+++ Data section +++

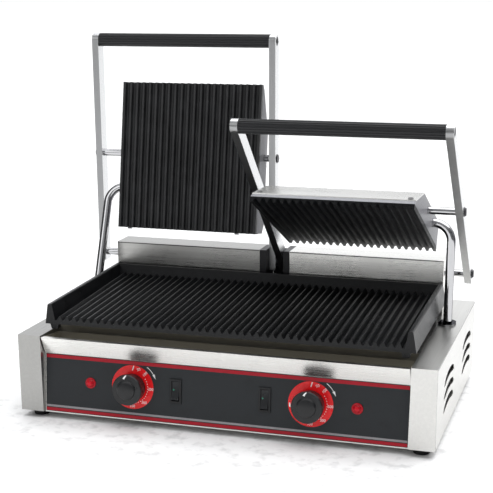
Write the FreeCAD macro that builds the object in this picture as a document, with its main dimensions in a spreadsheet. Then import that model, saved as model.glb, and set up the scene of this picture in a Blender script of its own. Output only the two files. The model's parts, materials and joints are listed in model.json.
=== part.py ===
import FreeCAD, Part
import math
import os
import re
import Sketcher
from FreeCAD import Placement, Rotation, Vector

# Double contact grill: one ribbed cast griddle in a stainless body, and two counterbalanced lids,
# each a ribbed upper plate hung on an axle between two flat arms.
# Millimetres. X runs along the body to the right, Y to the rear, Z up; the origin is on the surface
# that the feet stand on, under the middle of the object's box.

SIZES = {
    # body
    "body_width": 570, "body_depth": 350, "body_height": 107, "foot_height": 10, "pan_inset": 8.2,
    "cover_width": 33, "sheet_gauge": 1.2, "sheet_gap": 0.3, "upstand_height": 12,
    "louvre_length": 86, "louvre_rise": 13, "louvre_band": 9.5, "louvre_pitch": 18,
    "louvre_level": 88, "louvre_front": 104, "louvre_rear": 272,
    "foot_hole": 6, "foot_radius": 12.5, "foot_side_inset": 20, "foot_end_inset": 21,
    "gland_hole": 16, "gland_x": -190, "gland_z": 45, "gland_reach": 19,
    "deck_opening": 186,
    # control panel
    "panel_recess": 4, "panel_lean": 6, "panel_height": 81.4, "hem": 1.2, "overlay_gauge": 1,
    "control_level": 44.8, "dial_offset": 122.7, "dial_radius": 29.9, "dial_gauge": 0.6,
    "lamp_offset": 183.7, "lamp_radius": 5.4, "lamp_collar": 7.5,
    "switch_offset": 61.4, "switch_width": 16.2, "switch_height": 33,
    "rocker_width": 9.9, "rocker_height": 24.6, "rocker_tilt": 8, "rocker_pin": 1.2, "rocker_depth": 2.5,
    "knob_base": 18.7, "knob_radius": 20.8, "knob_cap": 12.6, "knob_length": 27.4, "spindle_radius": 3,
    "running_gap": 0.05, "fit_gap": 0.02,
    # drip tray
    "tray_top": 115.5, "tray_depth": 56, "tray_floor": 91.4, "tray_end_gap": 1.3, "tray_lean": 11,
    # griddle
    "griddle_width": 508, "griddle_depth": 239, "griddle_front": -152, "griddle_bottom": 129,
    "griddle_tilt": 1.25, "rib_slope": 1.2, "rim_height": 28, "rim_gauge": 6.5, "rim_draft": 4.3,
    "rib_top": 11.3, "rib_depth": 6, "rib_pitch": 10.33, "rib_tip": 2.8, "rib_foot": 7.6,
    "griddle_ribs": 46,
    "lug_height": 7, "lug_width": 13, "element_radius": 3.2,
    # hinge
    "hinge_y": 113.8, "hinge_z": 172.7, "housing_front": 90, "housing_rear": 131.5, "housing_top": 194.5,
    "housing_inner": 22.7, "housing_outer": 249.4, "end_cap": 9.5, "end_cap_wall": 2.5,
    "bracket_gauge": 3, "shaft_radius": 5, "bush_radius": 8,
    "spring_radius": 12, "spring_wire": 3, "spring_turns": 9,
    # lids
    "arm_length": 320.5, "arm_width": 18.8, "arm_gauge": 10, "arm_foot": 12, "axle_reach": 153.5,
    "outer_arm": 280.7, "inner_arm": 7.7, "left_arm_angle": 90.1, "right_arm_angle": 44.9,
    "left_plate_tilt": 100.3, "right_plate_tilt": 26,
    "grip_radius": 9.6, "rod_radius": 4, "flute_radius": 0.9, "flute_count": 18,
    "plate_inner": 22.1, "plate_outer": 237.1, "plate_front": 103.5, "plate_rear": 111,
    "axle_height": 28.6, "plate_edge": 7, "band_height": 13.8, "lid_top": 42.5, "slope_top": 38,
    "rear_top": -98,
    "plate_gauge": 11, "cheek_gauge": 3, "lid_sheet": 1.2, "upper_grooves": 21, "upper_pitch": 10,
    "groove_depth": 4.8,
    "lid_slope": 25.2, "lid_screw": 1.7,
    # wire tubes
    "tube_radius": 6, "tube_bore": 5, "tube_bend": 25, "tube_x": 264, "tube_leg": 175,
    "tube_root_back": 51, "tube_root_drop": 3, "left_tube_lean": 22.3, "right_tube_lean": 3.4,
    "ferrule_y": 39, "ferrule_slot": 23,
}

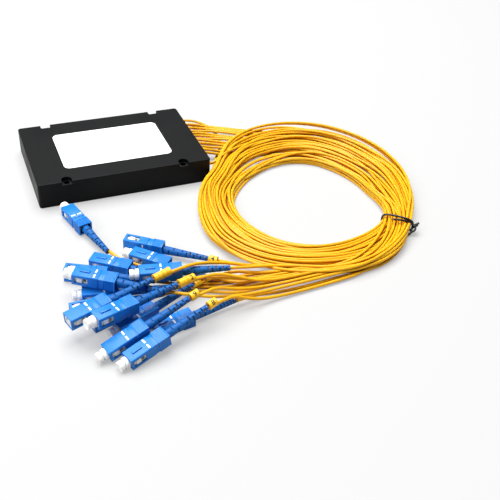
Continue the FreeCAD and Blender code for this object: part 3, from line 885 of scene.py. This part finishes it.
class SPLITTER_OT_tie(bpy.types.Operator):
    """Black twist tie round the coil, with its twisted ends"""
    bl_idname = "splitter.tie"
    bl_label = "Twist tie"
    SQUARENESS = 0.62       # one would be an oval loop, less is nearer to a rectangle

    def execute(self, context):
        sizes, colours = settings()
        wire = sizes.tie_wire / MM
        turns = loom["coil"].section(TIE_ANGLE)
        inner, outer = turns[:, 0].min(), turns[:, 0].max()
        top = turns[:, 1].max() + sizes.cable / MM / 2
        half, middle = (outer - inner) / 2 + sizes.cable / MM / 2 + 0.9, (inner + outer) / 2
        loop = []
        for k in range(20):
            a = math.tau * k / 20
            c, s = math.cos(a), math.sin(a)
            r = middle + half * math.copysign(abs(c) ** self.SQUARENESS, c)
            z = top / 2 + (top / 2 + wire / 2 + 0.35) * math.copysign(abs(s) ** self.SQUARENESS, s)
            loop.append((r, max(z, wire / 2), 0.8 * s))
        r, z, high = outer + 3.4, 5.8, top + wire / 2 + 0.25
        ends = [
            [(middle - 2.5, high - 0.2, 5.0), (middle + 1.0, high + 0.3, 4.6),
             (middle + 5.0, high - 0.1, 3.6), (outer - 0.6, high - 1.0, 2.6),
             (outer + 1.8, 6.6, 1.4), (r, z, 0.2)],
            [(r - 1.0, z + 0.2, 1.5), (r + 0.9, z + 0.9, 0.6), (r + 1.4, z - 0.2, -0.9),
             (r + 0.2, z - 1.1, -1.2), (r - 0.6, z - 0.1, 0.0), (r + 0.8, z + 1.1, -0.4),
             (r + 1.9, z + 1.6, -1.4)],
            [(r, z, 0.2), (r + 1.0, 4.6, 2.2), (r - 0.2, 3.2, 4.0), (r - 2.0, 2.9, 3.6),
             (r - 1.7, 3.9, 1.6), (r, z, 0.0)],
            [(r - 0.8, 3.4, 3.6), (r - 1.8, 2.0, 5.2), (r - 3.4, 0.9, 7.2)],
        ]
        data = bpy.data.curves.new("twist_wire", "CURVE")
        data.dimensions = "3D"
        self.strand(data, loop, True)
        for points in ends:
            self.strand(data, points, False)
        data.bevel_depth = sizes.tie_wire / 2
        data.bevel_resolution = 3
        data.resolution_u = 6
        data.use_fill_caps = True
        data.materials.append(tie_plastic(colours))
        obj = bpy.data.objects.new("twist_wire", data)
        context.scene.collection.objects.link(obj)
        finish_piece(obj, MODULE, "tie_black", "twist_tie")
        return {"FINISHED"}

    @staticmethod
    def strand(data, points, closed):
        """A strand through points given as radius, height and distance clockwise from the tie."""
        a = math.radians(TIE_ANGLE)
        spline = data.splines.new("NURBS")
        spline.points.add(len(points) - 1)
        for control, (r, z, s) in zip(spline.points, points):
            x = COIL_CENTRE[0] + r * math.cos(a) + s * math.sin(a)
            y = COIL_CENTRE[1] + r * math.sin(a) - s * math.cos(a)
            control.co = (x * MM, y * MM, z * MM, 1.0)
        spline.order_u = 3
        spline.use_cyclic_u = closed
        spline.use_endpoint_u = not closed


class SPLITTER_PT_panel(bpy.types.Panel):
    """Steps that finish the splitter"""
    bl_label = "Fibre splitter"
    bl_idname = "SPLITTER_PT_panel"
    bl_space_type = "VIEW_3D"
    bl_region_type = "UI"
    bl_category = "Splitter"

    def draw(self, context):
        for group in (context.scene.splitter_sizes, context.scene.splitter_colours):
            for name in group.bl_rna.properties.keys():
                if name not in ("rna_type", "name"):
                    self.layout.prop(group, name)
        for operator in OPERATORS:
            self.layout.operator(operator.bl_idname)


OPERATORS = (SPLITTER_OT_stage, SPLITTER_OT_box, SPLITTER_OT_plugs, SPLITTER_OT_rings, SPLITTER_OT_cables,
             SPLITTER_OT_tie)
CLASSES = (SplitterSizes, SplitterColours, *OPERATORS, SPLITTER_PT_panel)


def register():
    for cls in CLASSES:
        bpy.utils.register_class(cls)
    bpy.types.Scene.splitter_sizes = PointerProperty(type=SplitterSizes)
    bpy.types.Scene.splitter_colours = PointerProperty(type=SplitterColours)


def unregister():
    del bpy.types.Scene.splitter_colours
    del bpy.types.Scene.splitter_sizes
    for cls in reversed(CLASSES):
        bpy.utils.unregister_class(cls)


def main():
    register()
    bpy.ops.splitter.stage()
    bpy.ops.splitter.box()
    bpy.ops.splitter.plugs()
    bpy.ops.splitter.rings()
    bpy.ops.splitter.cables()
    bpy.ops.splitter.tie()
    bpy.context.view_layer.update()


if __name__ == "__main__":
    main()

+++

Problem to work on: Looking at the material above, please copy exactly every line from its first line through the line containing "from FreeCAD import", with both ends included and nothing else.

In response:
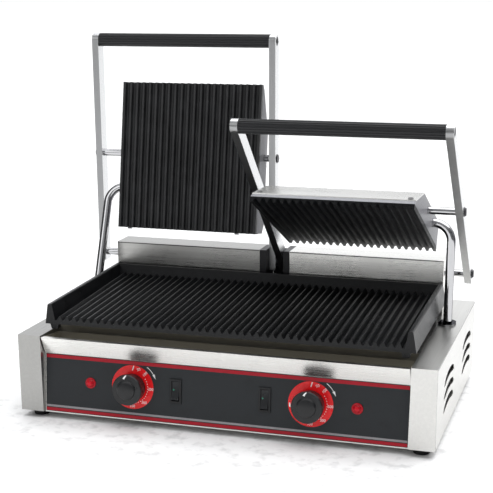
Write the FreeCAD macro that builds the object in this picture as a document, with its main dimensions in a spreadsheet. Then import that model, saved as model.glb, and set up the scene of this picture in a Blender script of its own. Output only the two files. The model's parts, materials and joints are listed in model.json.
=== part.py ===
import FreeCAD, Part
import math
import os
import re
import Sketcher
from FreeCAD import Placement, Rotation, Vector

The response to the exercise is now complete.